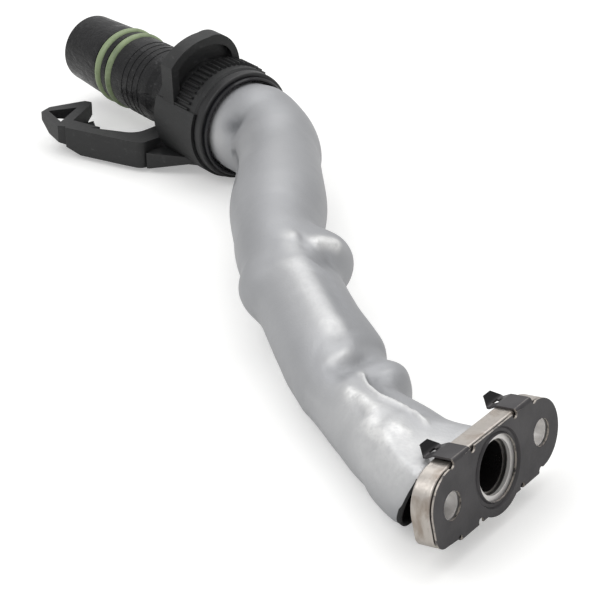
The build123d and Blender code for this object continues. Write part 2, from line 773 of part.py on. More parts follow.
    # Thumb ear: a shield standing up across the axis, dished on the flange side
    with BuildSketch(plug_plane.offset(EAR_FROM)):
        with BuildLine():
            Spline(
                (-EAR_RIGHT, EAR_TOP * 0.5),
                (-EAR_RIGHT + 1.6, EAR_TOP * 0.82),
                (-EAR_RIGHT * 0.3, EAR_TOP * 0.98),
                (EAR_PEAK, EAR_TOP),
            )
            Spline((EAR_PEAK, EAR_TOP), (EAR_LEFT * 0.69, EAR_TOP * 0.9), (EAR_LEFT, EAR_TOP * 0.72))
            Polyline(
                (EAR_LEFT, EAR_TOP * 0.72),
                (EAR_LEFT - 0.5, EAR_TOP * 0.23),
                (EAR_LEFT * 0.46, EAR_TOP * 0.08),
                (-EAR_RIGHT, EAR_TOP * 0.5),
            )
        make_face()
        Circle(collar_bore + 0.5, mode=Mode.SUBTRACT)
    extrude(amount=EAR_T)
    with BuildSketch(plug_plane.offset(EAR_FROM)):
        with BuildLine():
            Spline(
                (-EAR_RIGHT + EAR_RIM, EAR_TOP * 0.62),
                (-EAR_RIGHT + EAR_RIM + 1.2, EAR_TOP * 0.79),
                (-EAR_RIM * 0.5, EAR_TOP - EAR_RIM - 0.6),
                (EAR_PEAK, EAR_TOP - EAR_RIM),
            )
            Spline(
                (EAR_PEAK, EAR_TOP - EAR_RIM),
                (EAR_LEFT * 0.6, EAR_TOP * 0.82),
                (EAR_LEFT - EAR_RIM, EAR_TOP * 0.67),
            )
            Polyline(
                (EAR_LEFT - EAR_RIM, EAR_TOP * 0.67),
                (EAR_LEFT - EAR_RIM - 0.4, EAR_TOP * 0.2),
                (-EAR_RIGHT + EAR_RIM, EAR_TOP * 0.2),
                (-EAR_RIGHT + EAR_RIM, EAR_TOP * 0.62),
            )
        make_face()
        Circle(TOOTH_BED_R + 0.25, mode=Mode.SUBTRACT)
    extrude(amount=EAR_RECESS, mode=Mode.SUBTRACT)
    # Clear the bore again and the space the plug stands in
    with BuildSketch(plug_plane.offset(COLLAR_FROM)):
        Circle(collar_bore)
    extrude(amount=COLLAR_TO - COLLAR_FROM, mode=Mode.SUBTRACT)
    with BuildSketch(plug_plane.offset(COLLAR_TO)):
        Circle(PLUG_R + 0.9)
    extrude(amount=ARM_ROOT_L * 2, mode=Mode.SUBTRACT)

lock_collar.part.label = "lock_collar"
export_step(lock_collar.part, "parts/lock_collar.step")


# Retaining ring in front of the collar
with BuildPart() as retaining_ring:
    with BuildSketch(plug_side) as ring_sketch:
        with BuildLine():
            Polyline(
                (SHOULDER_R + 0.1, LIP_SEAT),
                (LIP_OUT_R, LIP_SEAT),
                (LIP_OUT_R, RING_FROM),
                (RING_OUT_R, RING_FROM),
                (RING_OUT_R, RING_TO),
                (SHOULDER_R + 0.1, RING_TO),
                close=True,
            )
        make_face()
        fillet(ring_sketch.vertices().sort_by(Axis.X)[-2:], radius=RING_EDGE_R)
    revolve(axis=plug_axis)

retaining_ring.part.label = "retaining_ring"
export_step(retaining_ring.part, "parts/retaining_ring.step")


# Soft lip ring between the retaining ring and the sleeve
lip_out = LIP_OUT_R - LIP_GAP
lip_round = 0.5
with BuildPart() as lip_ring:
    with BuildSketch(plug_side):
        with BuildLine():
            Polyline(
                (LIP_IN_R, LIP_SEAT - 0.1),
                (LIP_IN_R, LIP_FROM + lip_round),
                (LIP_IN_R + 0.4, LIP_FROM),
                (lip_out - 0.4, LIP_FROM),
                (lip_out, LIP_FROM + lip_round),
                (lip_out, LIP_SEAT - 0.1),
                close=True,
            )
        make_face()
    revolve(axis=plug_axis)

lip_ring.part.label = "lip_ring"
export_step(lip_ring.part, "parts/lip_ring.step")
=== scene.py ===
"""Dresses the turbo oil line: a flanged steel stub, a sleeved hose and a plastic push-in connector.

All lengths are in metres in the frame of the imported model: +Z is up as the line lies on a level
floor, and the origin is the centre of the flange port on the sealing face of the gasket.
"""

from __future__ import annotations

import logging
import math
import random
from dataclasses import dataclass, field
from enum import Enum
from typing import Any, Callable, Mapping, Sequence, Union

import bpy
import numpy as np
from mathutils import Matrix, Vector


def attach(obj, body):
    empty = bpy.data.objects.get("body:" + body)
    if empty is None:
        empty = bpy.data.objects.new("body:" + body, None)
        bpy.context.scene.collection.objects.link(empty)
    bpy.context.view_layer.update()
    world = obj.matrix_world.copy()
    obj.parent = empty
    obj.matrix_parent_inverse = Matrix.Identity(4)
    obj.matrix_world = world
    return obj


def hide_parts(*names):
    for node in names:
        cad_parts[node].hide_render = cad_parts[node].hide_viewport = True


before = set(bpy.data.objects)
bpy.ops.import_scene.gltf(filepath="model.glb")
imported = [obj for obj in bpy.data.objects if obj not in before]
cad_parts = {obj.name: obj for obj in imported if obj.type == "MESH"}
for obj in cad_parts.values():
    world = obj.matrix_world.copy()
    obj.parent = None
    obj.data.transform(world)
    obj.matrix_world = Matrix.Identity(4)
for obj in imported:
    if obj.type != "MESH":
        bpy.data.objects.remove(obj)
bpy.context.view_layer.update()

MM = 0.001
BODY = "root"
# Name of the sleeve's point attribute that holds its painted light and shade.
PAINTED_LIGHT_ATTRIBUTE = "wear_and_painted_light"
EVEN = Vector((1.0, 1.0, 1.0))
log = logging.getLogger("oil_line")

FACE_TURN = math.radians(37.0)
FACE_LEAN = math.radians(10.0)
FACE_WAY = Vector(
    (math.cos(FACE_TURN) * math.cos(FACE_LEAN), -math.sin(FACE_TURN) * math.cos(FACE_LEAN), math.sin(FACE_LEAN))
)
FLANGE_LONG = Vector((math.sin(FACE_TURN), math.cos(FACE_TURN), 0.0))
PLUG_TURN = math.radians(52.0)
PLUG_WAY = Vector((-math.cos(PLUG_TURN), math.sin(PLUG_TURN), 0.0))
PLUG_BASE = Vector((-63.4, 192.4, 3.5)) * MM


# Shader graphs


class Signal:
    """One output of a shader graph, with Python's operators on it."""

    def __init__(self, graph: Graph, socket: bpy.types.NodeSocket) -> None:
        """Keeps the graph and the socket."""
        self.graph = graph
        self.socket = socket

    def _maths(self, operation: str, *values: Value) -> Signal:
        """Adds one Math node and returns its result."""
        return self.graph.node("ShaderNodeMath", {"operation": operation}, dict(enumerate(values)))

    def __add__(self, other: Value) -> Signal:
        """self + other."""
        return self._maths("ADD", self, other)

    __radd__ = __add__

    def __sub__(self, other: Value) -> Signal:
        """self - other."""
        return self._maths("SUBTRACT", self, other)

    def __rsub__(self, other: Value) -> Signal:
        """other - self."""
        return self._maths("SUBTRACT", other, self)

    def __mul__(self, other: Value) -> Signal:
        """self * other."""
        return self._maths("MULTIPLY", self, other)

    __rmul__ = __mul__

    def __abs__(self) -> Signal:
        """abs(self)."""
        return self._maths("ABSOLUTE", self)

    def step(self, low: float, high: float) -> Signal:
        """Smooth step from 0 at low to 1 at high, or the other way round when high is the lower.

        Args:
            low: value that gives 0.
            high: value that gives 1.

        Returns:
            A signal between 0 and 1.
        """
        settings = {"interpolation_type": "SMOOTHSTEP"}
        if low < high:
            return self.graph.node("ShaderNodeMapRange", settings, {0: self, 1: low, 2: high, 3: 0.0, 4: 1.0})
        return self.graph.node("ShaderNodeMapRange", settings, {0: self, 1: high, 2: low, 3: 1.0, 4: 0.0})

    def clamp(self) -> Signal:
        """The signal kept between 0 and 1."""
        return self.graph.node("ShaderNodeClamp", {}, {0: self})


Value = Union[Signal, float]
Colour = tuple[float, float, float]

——

• _WHAT IS ASKED_: Give back exactly the lines from the line that has "# Soft lip ring" to the line that has "from __future__ import annotations", both included, and leave out all others.

• _RESPONSE TO THE EXERCISE_:
# Soft lip ring between the retaining ring and the sleeve
lip_out = LIP_OUT_R - LIP_GAP
lip_round = 0.5
with BuildPart() as lip_ring:
    with BuildSketch(plug_side):
        with BuildLine():
            Polyline(
                (LIP_IN_R, LIP_SEAT - 0.1),
                (LIP_IN_R, LIP_FROM + lip_round),
                (LIP_IN_R + 0.4, LIP_FROM),
                (lip_out - 0.4, LIP_FROM),
                (lip_out, LIP_FROM + lip_round),
                (lip_out, LIP_SEAT - 0.1),
                close=True,
            )
        make_face()
    revolve(axis=plug_axis)

lip_ring.part.label = "lip_ring"
export_step(lip_ring.part, "parts/lip_ring.step")
=== scene.py ===
"""Dresses the turbo oil line: a flanged steel stub, a sleeved hose and a plastic push-in connector.

All lengths are in metres in the frame of the imported model: +Z is up as the line lies on a level
floor, and the origin is the centre of the flange port on the sealing face of the gasket.
"""

from __future__ import annotations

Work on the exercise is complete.